Repeat exactly the lines from the start of the records below through the line that contains "takes a shadow.", including both.
*** Data supplied ***
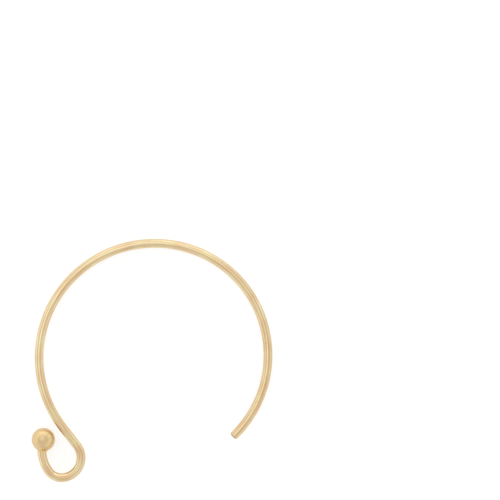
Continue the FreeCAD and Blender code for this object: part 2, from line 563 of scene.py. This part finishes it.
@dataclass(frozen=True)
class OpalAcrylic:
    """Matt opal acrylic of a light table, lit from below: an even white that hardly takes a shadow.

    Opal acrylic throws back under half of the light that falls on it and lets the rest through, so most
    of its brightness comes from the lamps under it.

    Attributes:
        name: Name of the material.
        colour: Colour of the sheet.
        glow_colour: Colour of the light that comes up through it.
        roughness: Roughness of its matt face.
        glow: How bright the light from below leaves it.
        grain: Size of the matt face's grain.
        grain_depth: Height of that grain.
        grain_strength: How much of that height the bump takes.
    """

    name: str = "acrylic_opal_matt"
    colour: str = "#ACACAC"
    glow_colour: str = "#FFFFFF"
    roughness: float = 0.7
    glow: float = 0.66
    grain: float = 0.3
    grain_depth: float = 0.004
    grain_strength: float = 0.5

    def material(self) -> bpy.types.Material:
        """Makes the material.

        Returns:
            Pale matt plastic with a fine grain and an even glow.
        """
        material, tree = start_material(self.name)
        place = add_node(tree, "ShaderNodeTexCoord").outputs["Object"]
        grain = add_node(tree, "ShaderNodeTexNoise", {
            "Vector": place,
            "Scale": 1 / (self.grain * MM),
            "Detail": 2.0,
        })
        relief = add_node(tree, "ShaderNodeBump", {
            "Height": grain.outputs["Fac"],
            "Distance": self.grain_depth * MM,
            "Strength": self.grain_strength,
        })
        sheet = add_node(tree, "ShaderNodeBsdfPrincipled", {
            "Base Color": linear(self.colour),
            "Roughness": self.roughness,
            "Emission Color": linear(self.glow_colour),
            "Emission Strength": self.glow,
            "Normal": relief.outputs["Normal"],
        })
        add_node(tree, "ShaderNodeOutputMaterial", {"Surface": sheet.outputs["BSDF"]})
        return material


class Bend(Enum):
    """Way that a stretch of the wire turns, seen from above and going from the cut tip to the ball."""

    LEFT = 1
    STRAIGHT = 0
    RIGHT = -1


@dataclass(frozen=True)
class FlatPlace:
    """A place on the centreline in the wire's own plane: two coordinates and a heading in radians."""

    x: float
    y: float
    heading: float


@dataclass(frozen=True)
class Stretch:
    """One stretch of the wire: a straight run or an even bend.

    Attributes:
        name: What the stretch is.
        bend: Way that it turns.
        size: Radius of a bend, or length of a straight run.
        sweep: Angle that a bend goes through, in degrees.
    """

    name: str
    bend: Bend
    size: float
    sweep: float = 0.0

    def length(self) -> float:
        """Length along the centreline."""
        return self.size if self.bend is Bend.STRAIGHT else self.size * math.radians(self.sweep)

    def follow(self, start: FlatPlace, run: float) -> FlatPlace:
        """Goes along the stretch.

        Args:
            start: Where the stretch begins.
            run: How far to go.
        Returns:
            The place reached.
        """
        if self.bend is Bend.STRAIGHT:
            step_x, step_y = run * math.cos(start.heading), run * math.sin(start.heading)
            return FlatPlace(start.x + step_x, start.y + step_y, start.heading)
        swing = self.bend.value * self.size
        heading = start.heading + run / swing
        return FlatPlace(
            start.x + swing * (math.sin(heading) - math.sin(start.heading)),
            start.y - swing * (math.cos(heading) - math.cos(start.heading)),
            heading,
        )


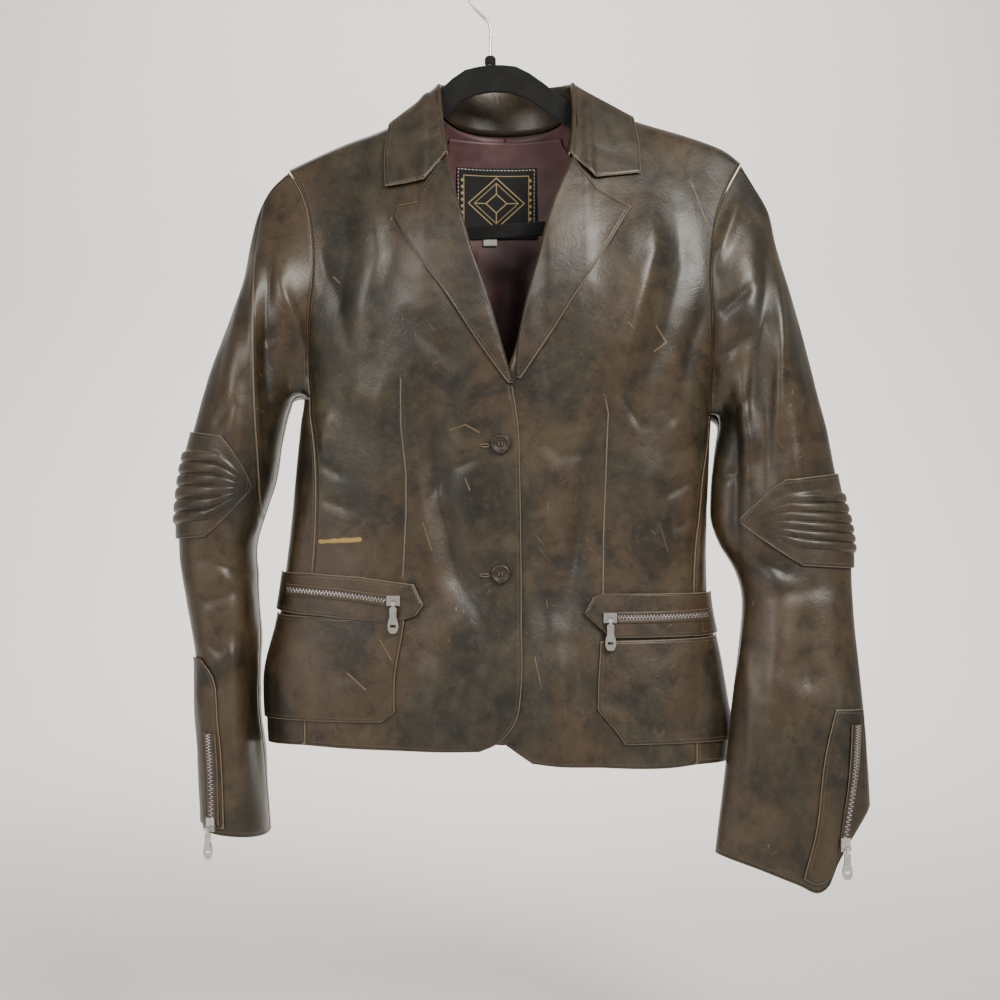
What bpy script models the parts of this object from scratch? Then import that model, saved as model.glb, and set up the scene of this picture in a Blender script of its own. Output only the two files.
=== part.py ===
***
§ **Task answer**
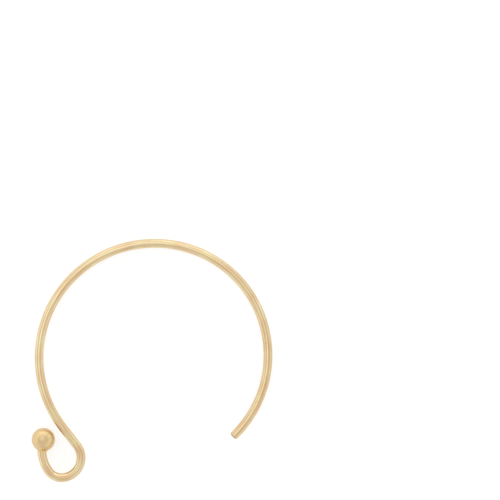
Continue the FreeCAD and Blender code for this object: part 2, from line 563 of scene.py. This part finishes it.
@dataclass(frozen=True)
class OpalAcrylic:
    """Matt opal acrylic of a light table, lit from below: an even white that hardly takes a shadow.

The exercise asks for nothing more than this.